Ainsi que l'écrit le camarade Ernest Mandel, il faut saisir « de façon adéquate la dialectique des facteurs objectifs et subjectifs »(Thèse 6). La nouvelle période qui vient de s'ouvrir met et va mettre à nu le rôle contre‑révolutionnaire des bureaucraties parasitaires, au centre desquelles se situe celle du Kremlin, celui des PC, rouages de l'appareil international du Kremlin, des partis social‑démocrates, des appareils des organisations syndicales, des directions petites-bourgeoises dans les pays dépendant de l'impérialisme. Elle va faire de cette phrase du Programme de transition : « Les lois de l'histoire sont plus fortes que les appareils bureaucratiques », une réalité concrète de tous les jours. Mais les lois de l'histoire enseignent la nécessité des partis révolutionnaires et de l'Internationale qui les traduisent concrètement au cours de leur action politique. Cela fait partie des lois de l'histoire. Encore faut‑il les appréhender et les comprendre. Au fond de cette discussion, il y a une question à laquelle il est indispensable de répondre : le Programme de transition, « l'agonie du capitalisme et les tâches de la IV° Internationale », programme sur lequel la IV° Internationale est fondée, est‑il toujours d'actualité ?
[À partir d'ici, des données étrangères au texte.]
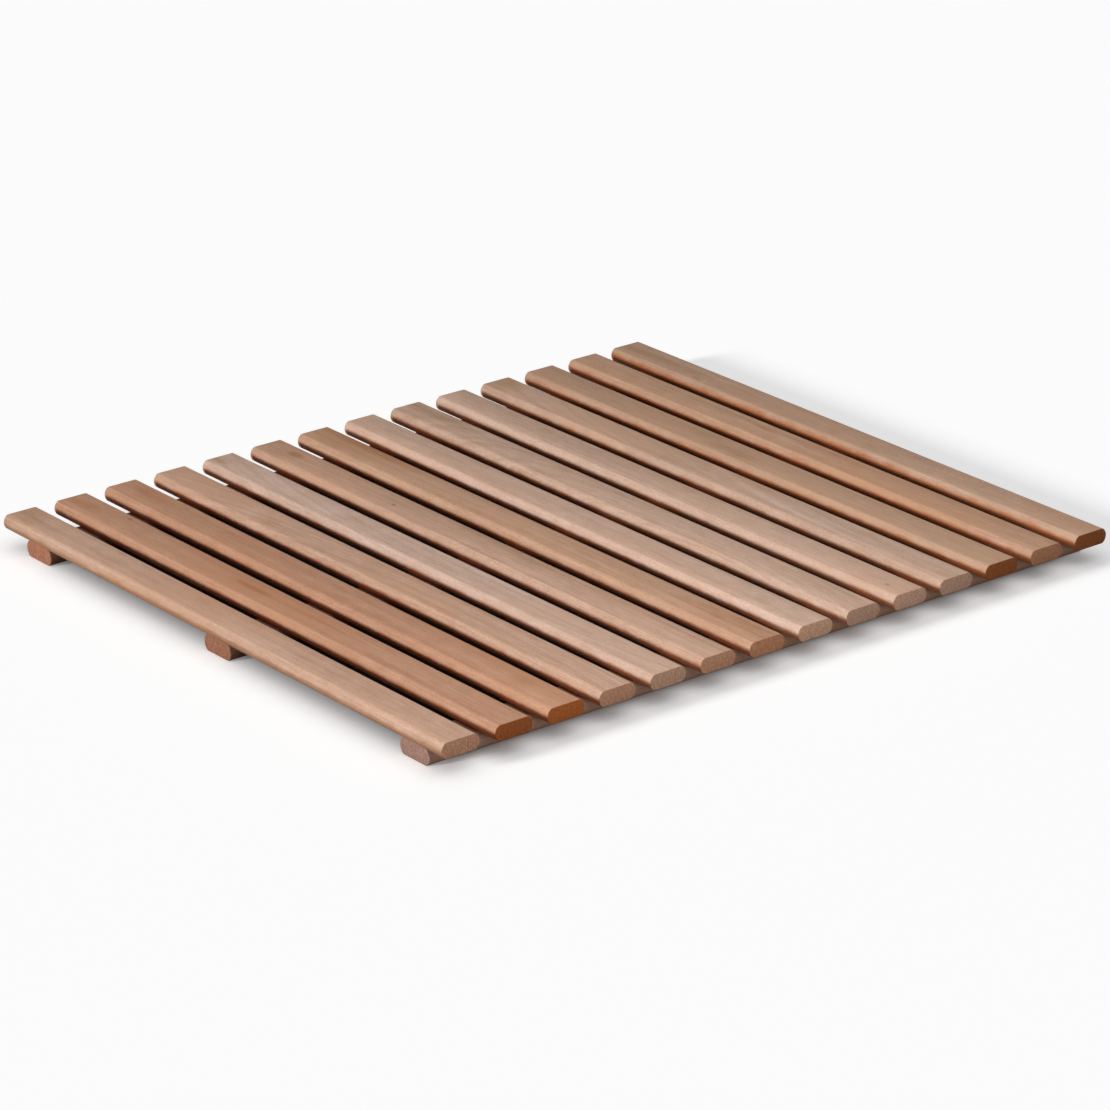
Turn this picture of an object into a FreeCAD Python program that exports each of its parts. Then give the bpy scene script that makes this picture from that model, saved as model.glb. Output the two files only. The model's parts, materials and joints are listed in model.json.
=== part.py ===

Jamais il ne l'a été plus que maintenant, selon nous : il synthétise, sous forme de programme, c'est‑à-dire de ligne stratégique de combat politique pour la révolution, l'expression consciente de toute la première période de la révolution prolétarienne qui s'étend de 1914 à 1938, où tous les problèmes de la révolution prolétarienne mondiale ont été soulevés ; la nouvelle période de la révolution qui s'est ouverte en 1968 concentre justement tous ces problèmes. Encore faut‑il, pour affirmer sa validité, respecter son fondement, l'unité organique de la lutte des classes mondiale, de la révolution prolétarienne mondiale.

Nous en arrivons à l'aspect déterminant de l'activité des organisations qui se réclament de la IV° Internationale, de son programme, dont l'origine remonte à sa fondation : celui de l'activité pour la IV° Internationale, et de ses partis. Sur quelle base, à partir de quelle politique, de quel programme, faut‑il les construire ou les reconstruire ? N'est‑ce pas la seule façon de saisir « de façon adéquate la dialectique des facteurs objectifs et subjectifs », et surtout d'assumer activement et consciemment cette dialectique ?


Les 25 Thèses du camarade Ernest Mandel sur la « révolution mondiale » ont l'intérêt certain d'exiger une discussion approfondie de tous les problèmes de la révolution mondiale.